From the line with "STRAP_REAR, 2, 2, shoe, inner_side)" to the line with "cad_parts[node].hide_render = cad_parts[node].hide_viewport", both lines included, set down exactly those lines, please, and no others.

# # # # # # #

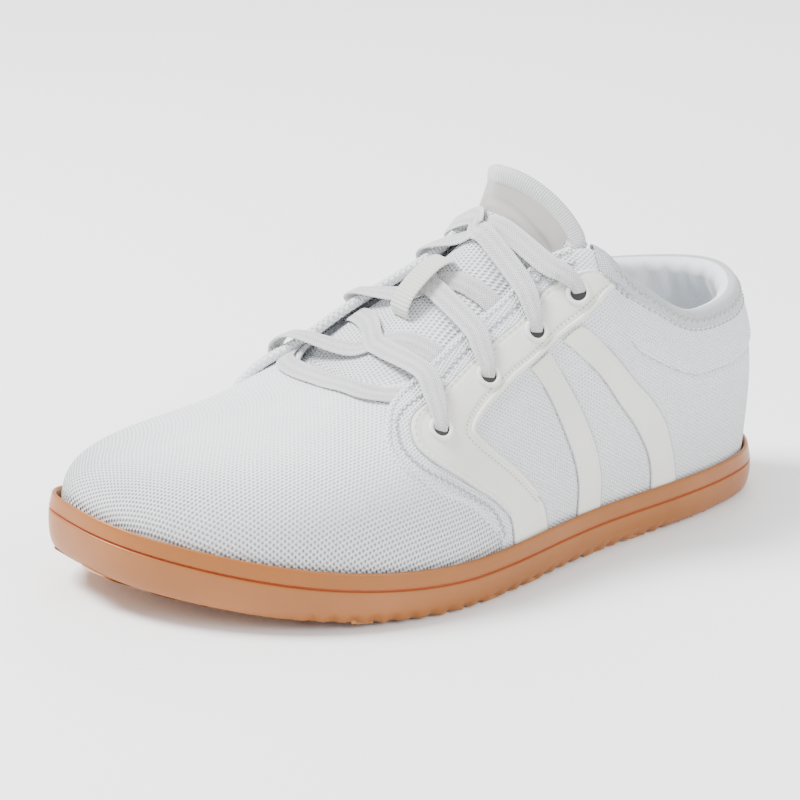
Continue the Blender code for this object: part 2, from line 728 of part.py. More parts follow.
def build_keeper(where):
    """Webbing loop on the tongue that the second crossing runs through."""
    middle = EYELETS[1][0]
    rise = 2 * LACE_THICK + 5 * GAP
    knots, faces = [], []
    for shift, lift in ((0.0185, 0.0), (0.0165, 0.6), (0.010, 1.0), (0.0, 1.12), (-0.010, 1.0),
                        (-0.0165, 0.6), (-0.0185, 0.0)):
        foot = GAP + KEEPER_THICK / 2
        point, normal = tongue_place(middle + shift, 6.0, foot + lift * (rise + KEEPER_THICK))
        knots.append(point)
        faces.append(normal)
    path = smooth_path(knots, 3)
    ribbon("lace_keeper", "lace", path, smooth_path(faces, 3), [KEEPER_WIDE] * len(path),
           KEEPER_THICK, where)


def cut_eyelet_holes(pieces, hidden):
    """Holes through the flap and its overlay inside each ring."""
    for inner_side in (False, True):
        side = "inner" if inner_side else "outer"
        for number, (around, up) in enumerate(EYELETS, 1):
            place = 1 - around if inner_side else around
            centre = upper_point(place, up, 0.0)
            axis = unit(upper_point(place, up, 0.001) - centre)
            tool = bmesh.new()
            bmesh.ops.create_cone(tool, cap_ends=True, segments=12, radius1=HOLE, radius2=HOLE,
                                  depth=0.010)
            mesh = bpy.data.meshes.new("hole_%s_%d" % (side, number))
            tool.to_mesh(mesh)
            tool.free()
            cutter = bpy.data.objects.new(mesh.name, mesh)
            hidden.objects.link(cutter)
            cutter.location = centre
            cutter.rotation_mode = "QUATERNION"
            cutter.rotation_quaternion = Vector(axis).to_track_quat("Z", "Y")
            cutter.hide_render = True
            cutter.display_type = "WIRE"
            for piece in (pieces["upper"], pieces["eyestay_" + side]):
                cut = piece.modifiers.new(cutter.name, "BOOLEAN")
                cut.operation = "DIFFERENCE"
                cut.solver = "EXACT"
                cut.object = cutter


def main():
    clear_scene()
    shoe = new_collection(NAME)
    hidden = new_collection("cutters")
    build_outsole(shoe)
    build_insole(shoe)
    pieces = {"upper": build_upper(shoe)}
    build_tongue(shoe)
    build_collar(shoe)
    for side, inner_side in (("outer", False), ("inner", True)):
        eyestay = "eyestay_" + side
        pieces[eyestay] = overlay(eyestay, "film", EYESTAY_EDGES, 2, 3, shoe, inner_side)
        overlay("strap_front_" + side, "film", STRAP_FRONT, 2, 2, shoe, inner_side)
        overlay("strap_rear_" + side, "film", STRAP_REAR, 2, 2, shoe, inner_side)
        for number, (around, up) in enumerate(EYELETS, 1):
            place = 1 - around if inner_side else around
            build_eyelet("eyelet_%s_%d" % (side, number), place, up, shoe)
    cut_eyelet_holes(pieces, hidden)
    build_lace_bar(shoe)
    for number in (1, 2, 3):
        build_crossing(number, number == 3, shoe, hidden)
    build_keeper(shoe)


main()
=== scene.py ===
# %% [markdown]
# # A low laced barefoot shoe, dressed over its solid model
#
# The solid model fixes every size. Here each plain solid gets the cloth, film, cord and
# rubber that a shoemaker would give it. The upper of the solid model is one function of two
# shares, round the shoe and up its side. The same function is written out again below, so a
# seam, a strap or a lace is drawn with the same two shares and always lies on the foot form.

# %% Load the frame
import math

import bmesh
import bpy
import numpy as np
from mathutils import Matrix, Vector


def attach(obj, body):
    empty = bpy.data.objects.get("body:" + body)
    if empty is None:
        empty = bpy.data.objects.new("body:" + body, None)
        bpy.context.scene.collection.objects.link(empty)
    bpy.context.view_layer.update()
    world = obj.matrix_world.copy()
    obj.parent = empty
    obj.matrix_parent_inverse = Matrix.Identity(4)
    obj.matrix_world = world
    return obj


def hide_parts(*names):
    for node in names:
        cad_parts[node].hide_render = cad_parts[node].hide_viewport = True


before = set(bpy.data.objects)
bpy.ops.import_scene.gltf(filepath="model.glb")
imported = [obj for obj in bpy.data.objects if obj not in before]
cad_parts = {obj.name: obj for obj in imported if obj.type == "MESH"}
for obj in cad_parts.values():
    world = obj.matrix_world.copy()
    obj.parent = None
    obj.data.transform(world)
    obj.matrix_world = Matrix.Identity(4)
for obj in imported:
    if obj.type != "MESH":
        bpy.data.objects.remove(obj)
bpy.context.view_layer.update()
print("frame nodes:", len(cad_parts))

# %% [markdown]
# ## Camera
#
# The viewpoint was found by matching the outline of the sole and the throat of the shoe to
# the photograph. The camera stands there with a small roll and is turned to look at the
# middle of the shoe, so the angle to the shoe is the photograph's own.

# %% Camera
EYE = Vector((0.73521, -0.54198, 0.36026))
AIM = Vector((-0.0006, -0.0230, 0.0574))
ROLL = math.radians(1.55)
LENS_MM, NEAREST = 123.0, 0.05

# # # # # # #

## PROBLEM SOLUTION:
        overlay("strap_rear_" + side, "film", STRAP_REAR, 2, 2, shoe, inner_side)
        for number, (around, up) in enumerate(EYELETS, 1):
            place = 1 - around if inner_side else around
            build_eyelet("eyelet_%s_%d" % (side, number), place, up, shoe)
    cut_eyelet_holes(pieces, hidden)
    build_lace_bar(shoe)
    for number in (1, 2, 3):
        build_crossing(number, number == 3, shoe, hidden)
    build_keeper(shoe)


main()
=== scene.py ===
# %% [markdown]
# # A low laced barefoot shoe, dressed over its solid model
#
# The solid model fixes every size. Here each plain solid gets the cloth, film, cord and
# rubber that a shoemaker would give it. The upper of the solid model is one function of two
# shares, round the shoe and up its side. The same function is written out again below, so a
# seam, a strap or a lace is drawn with the same two shares and always lies on the foot form.

# %% Load the frame
import math

import bmesh
import bpy
import numpy as np
from mathutils import Matrix, Vector


def attach(obj, body):
    empty = bpy.data.objects.get("body:" + body)
    if empty is None:
        empty = bpy.data.objects.new("body:" + body, None)
        bpy.context.scene.collection.objects.link(empty)
    bpy.context.view_layer.update()
    world = obj.matrix_world.copy()
    obj.parent = empty
    obj.matrix_parent_inverse = Matrix.Identity(4)
    obj.matrix_world = world
    return obj


def hide_parts(*names):
    for node in names:
        cad_parts[node].hide_render = cad_parts[node].hide_viewport = True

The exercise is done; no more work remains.